Libya has agreed to allow snap UN nuclear arms inspections, just a day after declaring it was giving up plans to build an atomic bomb, a Western diplomat said on Sunday.
Libya, widely praised for announcing on Friday that it was ditching efforts to build the bomb and other banned weapons, told the head of the UN nuclear watchdog on Saturday it was ready to sign up to inspections, the diplomat said.
The surprise moves, which could lead to the end of US sanctions and the return of US oil companies, mark an about-face for Muammar Qaddafi, Libyan leader for 34 years.
"We are turning our swords into ploughshares and this step should be appreciated and followed by all other countries," Libyan Prime Minister Shokri Ghanem said of Friday's statement, adding that economic progress was more important than arms.
But Britain, which played a key role in talks that persuaded Tripoli to abandon its arms ambitions, said the fate that befell Iraqi leader Saddam Hussein, who was ousted in April by US-led forces, may have prompted the move.
"We showed after Saddam Hussein failed to cooperate with the United Nations that we meant business and Libya, and I hope other countries, will draw that lesson," Defense Secretary Geoff Hoon told Sky television.
meeting
In Tripoli, the official Jana news agency said British Prime Minister Tony Blair had "expressed his hope and desire" to meet Qaddafi "and discuss international affairs with him."
The agency said Blair made the offer in a telephone conversation with the Libyan leader. It did not say when this took place and gave no further details.
Earlier in London, Blair's office said there were no plans for the prime minister to meet Qaddafi, as British Sunday newspapers also reported.
An official said Blair spoke to Qaddafi through a translator on Thursday. In a half-hour conversation, they agreed the final wording of Libya's statement on its weapons.
US intelligence officials said Qaddafi seemed the driving force behind Libya's decision and his motivation may have ranged from concerns about the Iraq war and a desire to end isolation to concerns about domestic threats to his own rule.
Tripoli acted swiftly to show it was serious.
A top official met the head of the International Atomic Energy Agency (IAEA) in Vienna on Saturday to discuss its proposals to accept stricter IAEA nuclear safeguards.
The Vienna-based Western diplomat said Libya told Mohammed ElBaradei it would open its atomic facilities to unannounced inspections, a deal going beyond the basic demands of the main nuclear arms control treaty.

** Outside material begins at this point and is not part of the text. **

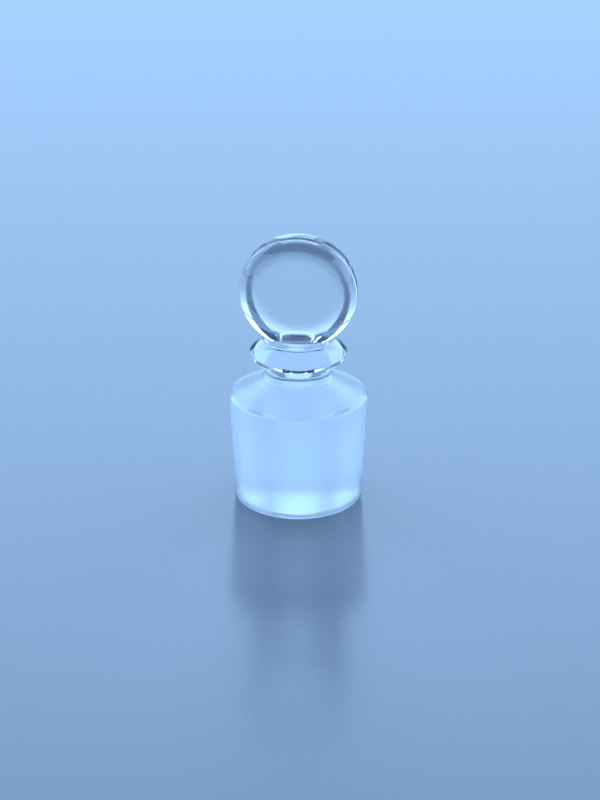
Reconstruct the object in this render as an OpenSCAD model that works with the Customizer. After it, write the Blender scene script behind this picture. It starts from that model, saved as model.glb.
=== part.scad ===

Libya is a signatory to the nuclear Non-Proliferation Treaty, allowing limited IAEA inspections, but said it was now willing to sign the treaty's Additional Protocol, which allows far more intrusive checks. Iran signed it on Thursday after pressure from Washington over an alleged arms program.
intent to sign
"The Libyans confirmed they want to sign the Additional Protocol in their meeting with ElBaradei," said the diplomat.
Libyan Foreign Minister Mohamed Abderrhmane Chalgam said in Algiers: "Our delegation is still in negotiations in Vienna."
The separate Organization for the Prohibition of Chemical Weapons said Libya would have to adopt the Chemical Weapons Convention before inspections for such arms could be made.
Libya was freed of broader UN sanctions this year after accepting responsibility for the Dec. 21, 1988, downing of a US airliner over Lockerbie, Scotland, killing 270 people.
Washington left its sanctions in place, accusing Tripoli of seeking biological and chemical arms.
Some US officials said at the weekend it was too early to say when, or if, the US would lift its embargo.
French Foreign Minister Dominique de Villepin called on the international community to help pressure Libya to conclude talks on compensating families of victims of a French airliner bombing in 1989, saying the Libyan arms deal "creates a new context."
"The discussions under way have allowed significant progress, including in these last few days. We therefore hope a definitive settlement can be reached in the next few weeks (on the UTA bombing case)," he told the French daily newspaper Le Figaro in an interview due to be published yesterday.
Tripoli's announcement on Friday was the culmination of secret negotiations with Britain and the US launched at about the time of the Iraq invasion in March.
US President George W. Bush said he hoped others would follow Qaddafi's example.